# Problem details
Only one span of the listing below is wanted: the lines from the one with "name, solid, look" through the one with "bpy.data.objects.remove(obj)", reproduced exactly, both ends kept.

# Dataset content
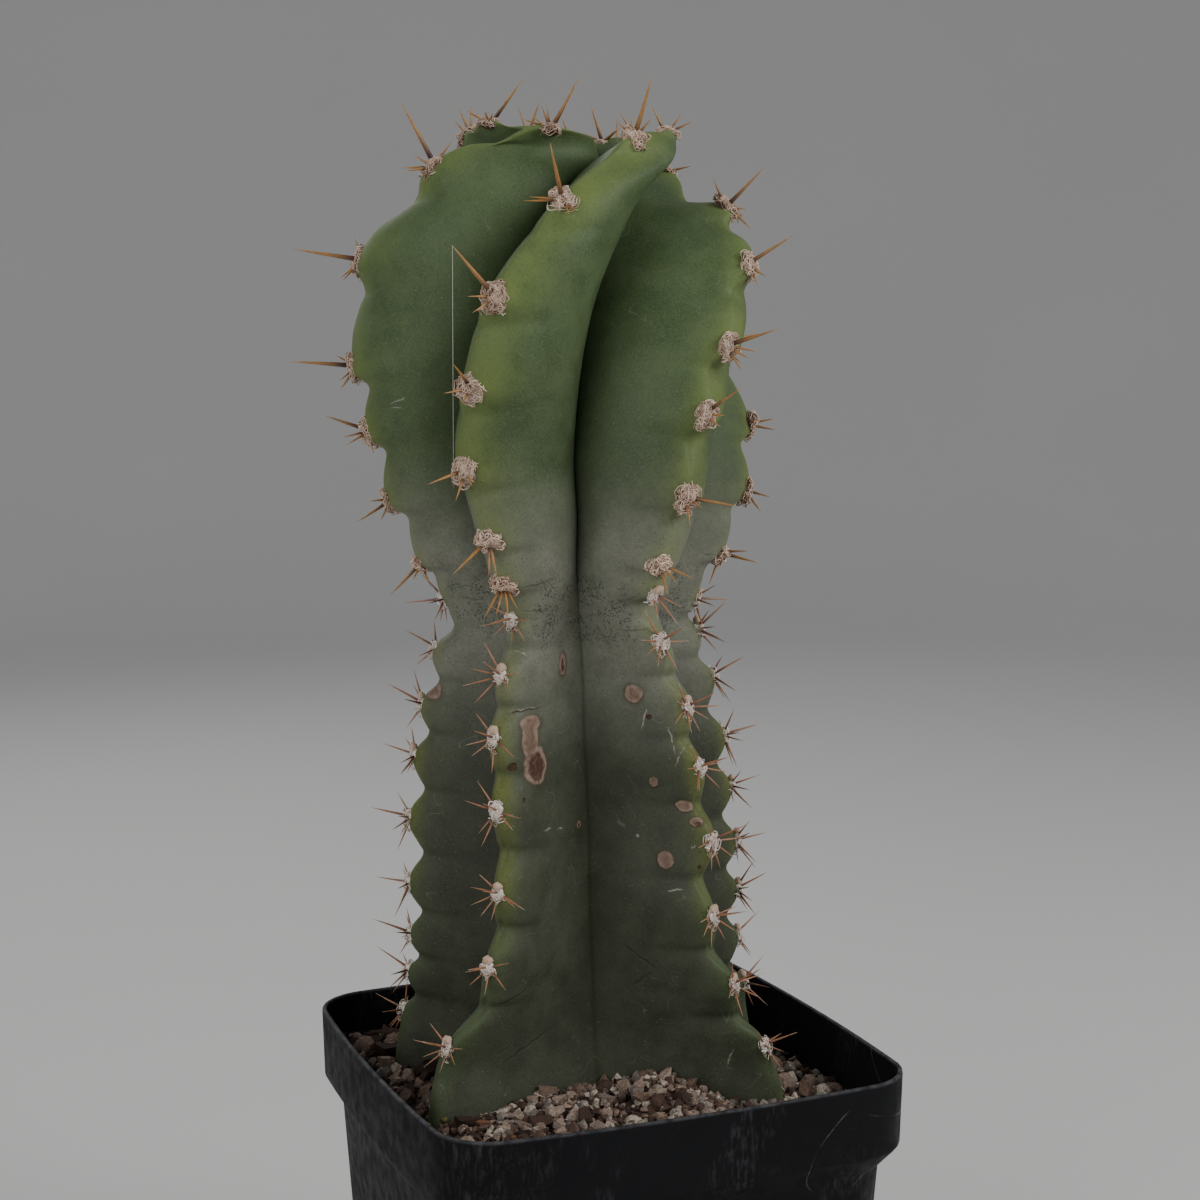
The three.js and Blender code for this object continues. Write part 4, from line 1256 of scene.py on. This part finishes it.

---

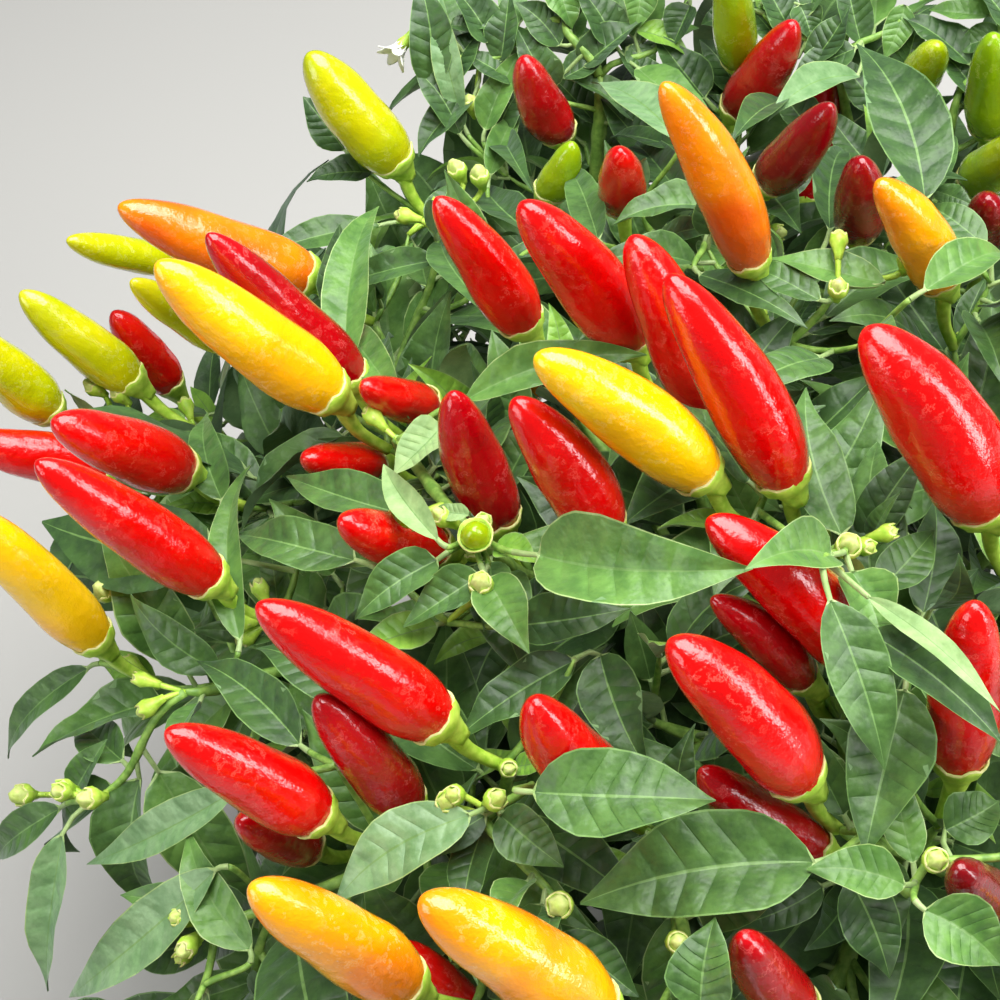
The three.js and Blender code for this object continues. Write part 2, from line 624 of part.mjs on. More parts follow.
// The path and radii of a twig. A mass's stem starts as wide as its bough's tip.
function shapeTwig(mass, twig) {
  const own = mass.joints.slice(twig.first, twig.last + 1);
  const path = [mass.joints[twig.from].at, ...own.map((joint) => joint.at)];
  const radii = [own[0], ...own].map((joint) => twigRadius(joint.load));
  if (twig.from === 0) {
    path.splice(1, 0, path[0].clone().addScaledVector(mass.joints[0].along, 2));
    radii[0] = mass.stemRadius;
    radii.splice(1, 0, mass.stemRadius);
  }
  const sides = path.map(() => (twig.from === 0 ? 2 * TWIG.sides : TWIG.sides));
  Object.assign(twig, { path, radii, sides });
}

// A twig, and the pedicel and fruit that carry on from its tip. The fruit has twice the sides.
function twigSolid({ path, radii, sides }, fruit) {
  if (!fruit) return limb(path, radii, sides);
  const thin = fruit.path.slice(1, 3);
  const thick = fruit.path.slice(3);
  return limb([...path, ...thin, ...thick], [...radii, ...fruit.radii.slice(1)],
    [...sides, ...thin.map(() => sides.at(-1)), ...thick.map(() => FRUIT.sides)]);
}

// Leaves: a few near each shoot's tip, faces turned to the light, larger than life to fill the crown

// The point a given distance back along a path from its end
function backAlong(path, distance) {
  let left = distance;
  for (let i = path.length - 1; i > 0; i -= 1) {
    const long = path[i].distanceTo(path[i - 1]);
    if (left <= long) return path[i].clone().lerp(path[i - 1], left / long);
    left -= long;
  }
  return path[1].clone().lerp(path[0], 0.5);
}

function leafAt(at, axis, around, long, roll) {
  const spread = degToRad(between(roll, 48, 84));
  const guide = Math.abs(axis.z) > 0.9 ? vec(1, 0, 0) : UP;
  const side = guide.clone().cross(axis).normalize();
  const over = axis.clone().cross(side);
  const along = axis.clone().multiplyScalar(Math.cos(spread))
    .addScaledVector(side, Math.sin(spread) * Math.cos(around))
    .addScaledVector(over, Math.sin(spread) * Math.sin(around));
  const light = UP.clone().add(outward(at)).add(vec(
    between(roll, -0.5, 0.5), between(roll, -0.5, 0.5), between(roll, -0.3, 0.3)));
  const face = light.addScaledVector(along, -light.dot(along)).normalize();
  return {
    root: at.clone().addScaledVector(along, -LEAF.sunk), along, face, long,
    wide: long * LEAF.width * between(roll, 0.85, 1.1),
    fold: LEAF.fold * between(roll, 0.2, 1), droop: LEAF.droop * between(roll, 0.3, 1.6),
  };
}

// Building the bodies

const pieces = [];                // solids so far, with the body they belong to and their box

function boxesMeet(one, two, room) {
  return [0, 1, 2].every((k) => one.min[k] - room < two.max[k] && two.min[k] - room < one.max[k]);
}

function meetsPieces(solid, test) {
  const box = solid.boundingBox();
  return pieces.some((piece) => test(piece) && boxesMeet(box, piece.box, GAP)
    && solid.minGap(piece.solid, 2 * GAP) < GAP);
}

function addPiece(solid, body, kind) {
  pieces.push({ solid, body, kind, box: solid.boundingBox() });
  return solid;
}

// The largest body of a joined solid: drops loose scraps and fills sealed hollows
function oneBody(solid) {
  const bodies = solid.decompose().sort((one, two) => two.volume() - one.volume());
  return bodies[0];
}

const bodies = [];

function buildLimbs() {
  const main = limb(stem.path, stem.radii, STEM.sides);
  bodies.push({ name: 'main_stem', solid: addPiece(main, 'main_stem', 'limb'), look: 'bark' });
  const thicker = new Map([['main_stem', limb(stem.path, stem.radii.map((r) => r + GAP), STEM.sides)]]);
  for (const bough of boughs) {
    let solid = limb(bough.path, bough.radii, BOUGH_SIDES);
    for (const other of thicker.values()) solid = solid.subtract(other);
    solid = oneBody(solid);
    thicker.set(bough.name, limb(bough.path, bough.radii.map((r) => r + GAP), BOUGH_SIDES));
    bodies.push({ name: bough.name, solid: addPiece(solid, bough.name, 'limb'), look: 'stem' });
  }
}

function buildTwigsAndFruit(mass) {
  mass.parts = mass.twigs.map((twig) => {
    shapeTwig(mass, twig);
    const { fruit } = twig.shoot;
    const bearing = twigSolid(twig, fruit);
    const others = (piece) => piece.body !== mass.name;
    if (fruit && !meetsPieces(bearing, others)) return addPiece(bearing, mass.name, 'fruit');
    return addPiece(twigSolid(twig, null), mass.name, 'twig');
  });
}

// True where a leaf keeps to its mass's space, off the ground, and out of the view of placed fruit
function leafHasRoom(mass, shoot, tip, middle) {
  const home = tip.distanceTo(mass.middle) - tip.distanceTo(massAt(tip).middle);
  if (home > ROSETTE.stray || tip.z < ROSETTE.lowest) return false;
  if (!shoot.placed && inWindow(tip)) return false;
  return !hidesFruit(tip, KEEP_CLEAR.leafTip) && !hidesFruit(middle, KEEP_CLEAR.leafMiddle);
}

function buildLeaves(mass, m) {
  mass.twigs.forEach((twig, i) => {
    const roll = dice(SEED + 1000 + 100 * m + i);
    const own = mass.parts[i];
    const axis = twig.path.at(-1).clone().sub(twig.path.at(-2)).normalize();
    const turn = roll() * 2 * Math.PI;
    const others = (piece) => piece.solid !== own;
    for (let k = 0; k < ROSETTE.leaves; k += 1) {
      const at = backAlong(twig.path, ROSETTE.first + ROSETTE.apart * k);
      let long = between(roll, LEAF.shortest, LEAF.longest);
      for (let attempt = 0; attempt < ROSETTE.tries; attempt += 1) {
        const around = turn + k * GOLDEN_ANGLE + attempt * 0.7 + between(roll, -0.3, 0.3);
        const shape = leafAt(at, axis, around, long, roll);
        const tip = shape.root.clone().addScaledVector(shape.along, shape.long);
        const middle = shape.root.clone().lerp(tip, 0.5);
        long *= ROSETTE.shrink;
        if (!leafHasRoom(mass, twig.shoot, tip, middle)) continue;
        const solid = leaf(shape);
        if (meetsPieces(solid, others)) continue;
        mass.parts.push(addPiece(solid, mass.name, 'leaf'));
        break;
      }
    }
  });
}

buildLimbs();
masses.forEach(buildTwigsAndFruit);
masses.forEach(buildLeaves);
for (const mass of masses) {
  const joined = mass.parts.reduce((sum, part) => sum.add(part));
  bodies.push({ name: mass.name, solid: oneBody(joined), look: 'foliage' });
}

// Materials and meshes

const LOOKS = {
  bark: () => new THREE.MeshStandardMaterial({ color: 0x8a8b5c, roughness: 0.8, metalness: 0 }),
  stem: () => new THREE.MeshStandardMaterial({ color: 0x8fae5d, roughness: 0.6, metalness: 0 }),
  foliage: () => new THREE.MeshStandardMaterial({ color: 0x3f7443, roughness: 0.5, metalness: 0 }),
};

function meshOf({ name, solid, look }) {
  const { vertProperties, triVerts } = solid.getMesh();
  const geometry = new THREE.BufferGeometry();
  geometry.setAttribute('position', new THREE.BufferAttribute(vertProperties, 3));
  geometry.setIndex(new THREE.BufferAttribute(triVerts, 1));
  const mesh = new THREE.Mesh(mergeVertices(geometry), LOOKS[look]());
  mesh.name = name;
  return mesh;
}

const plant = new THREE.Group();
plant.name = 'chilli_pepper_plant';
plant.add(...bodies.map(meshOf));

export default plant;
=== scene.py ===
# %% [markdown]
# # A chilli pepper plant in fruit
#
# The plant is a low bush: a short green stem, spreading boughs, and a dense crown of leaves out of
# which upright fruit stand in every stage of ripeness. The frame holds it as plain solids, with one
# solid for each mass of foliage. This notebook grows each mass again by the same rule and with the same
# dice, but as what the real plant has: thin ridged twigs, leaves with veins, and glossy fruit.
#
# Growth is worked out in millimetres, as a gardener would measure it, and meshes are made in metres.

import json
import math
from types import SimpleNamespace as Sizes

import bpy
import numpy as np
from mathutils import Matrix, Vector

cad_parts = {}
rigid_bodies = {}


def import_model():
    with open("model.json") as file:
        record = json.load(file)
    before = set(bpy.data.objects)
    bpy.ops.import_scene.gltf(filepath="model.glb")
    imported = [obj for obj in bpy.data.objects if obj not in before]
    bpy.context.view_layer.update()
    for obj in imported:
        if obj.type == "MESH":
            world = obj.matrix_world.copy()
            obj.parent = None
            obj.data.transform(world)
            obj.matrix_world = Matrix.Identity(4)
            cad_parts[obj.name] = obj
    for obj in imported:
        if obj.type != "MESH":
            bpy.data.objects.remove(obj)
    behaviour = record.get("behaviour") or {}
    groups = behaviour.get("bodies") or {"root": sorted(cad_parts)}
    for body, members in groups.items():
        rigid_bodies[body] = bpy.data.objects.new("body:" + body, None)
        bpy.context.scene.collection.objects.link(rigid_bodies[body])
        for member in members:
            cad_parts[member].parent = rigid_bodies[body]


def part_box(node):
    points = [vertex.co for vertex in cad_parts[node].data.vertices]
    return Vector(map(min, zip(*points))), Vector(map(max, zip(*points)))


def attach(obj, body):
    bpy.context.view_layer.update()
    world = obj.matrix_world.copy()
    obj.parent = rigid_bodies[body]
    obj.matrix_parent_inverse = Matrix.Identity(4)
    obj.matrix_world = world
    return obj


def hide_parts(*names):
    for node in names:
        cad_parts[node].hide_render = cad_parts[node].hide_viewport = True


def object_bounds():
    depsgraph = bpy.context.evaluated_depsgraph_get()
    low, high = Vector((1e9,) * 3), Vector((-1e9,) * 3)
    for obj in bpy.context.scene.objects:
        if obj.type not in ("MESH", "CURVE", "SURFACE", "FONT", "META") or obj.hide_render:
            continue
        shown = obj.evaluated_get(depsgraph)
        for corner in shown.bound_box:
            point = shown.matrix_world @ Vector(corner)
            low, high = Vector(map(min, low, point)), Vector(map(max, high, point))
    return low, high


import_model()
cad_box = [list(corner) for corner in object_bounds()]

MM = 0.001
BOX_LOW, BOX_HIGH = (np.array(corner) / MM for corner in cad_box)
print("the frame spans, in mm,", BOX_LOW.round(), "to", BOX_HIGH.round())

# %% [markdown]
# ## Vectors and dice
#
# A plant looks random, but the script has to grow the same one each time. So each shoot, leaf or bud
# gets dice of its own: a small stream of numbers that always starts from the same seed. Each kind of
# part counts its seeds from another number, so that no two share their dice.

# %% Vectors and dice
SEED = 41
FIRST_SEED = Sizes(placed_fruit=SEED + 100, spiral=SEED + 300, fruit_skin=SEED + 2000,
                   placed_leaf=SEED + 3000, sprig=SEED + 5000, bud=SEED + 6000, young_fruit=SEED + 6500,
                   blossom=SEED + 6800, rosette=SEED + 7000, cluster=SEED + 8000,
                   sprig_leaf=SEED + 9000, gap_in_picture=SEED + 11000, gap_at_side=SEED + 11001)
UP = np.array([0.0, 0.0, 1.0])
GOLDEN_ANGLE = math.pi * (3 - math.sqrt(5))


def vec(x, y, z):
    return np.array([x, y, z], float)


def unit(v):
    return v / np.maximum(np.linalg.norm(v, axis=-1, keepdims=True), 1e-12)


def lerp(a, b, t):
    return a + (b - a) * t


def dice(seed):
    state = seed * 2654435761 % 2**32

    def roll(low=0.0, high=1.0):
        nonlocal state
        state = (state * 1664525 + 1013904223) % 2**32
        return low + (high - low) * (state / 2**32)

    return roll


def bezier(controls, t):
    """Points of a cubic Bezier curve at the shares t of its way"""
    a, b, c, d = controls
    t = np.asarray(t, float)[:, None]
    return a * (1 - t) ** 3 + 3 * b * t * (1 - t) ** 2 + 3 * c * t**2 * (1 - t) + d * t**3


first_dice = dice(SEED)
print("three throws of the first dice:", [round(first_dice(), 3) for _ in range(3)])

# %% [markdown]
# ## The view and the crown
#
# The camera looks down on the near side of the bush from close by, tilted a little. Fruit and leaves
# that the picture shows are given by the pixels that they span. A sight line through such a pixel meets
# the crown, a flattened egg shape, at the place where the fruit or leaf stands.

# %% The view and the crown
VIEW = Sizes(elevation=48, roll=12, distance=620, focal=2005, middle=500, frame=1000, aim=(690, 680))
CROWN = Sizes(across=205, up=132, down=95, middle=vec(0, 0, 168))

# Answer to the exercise
function meshOf({ name, solid, look }) {
  const { vertProperties, triVerts } = solid.getMesh();
  const geometry = new THREE.BufferGeometry();
  geometry.setAttribute('position', new THREE.BufferAttribute(vertProperties, 3));
  geometry.setIndex(new THREE.BufferAttribute(triVerts, 1));
  const mesh = new THREE.Mesh(mergeVertices(geometry), LOOKS[look]());
  mesh.name = name;
  return mesh;
}

const plant = new THREE.Group();
plant.name = 'chilli_pepper_plant';
plant.add(...bodies.map(meshOf));

export default plant;
=== scene.py ===
# %% [markdown]
# # A chilli pepper plant in fruit
#
# The plant is a low bush: a short green stem, spreading boughs, and a dense crown of leaves out of
# which upright fruit stand in every stage of ripeness. The frame holds it as plain solids, with one
# solid for each mass of foliage. This notebook grows each mass again by the same rule and with the same
# dice, but as what the real plant has: thin ridged twigs, leaves with veins, and glossy fruit.
#
# Growth is worked out in millimetres, as a gardener would measure it, and meshes are made in metres.

import json
import math
from types import SimpleNamespace as Sizes

import bpy
import numpy as np
from mathutils import Matrix, Vector

cad_parts = {}
rigid_bodies = {}


def import_model():
    with open("model.json") as file:
        record = json.load(file)
    before = set(bpy.data.objects)
    bpy.ops.import_scene.gltf(filepath="model.glb")
    imported = [obj for obj in bpy.data.objects if obj not in before]
    bpy.context.view_layer.update()
    for obj in imported:
        if obj.type == "MESH":
            world = obj.matrix_world.copy()
            obj.parent = None
            obj.data.transform(world)
            obj.matrix_world = Matrix.Identity(4)
            cad_parts[obj.name] = obj
    for obj in imported:
        if obj.type != "MESH":
            bpy.data.objects.remove(obj)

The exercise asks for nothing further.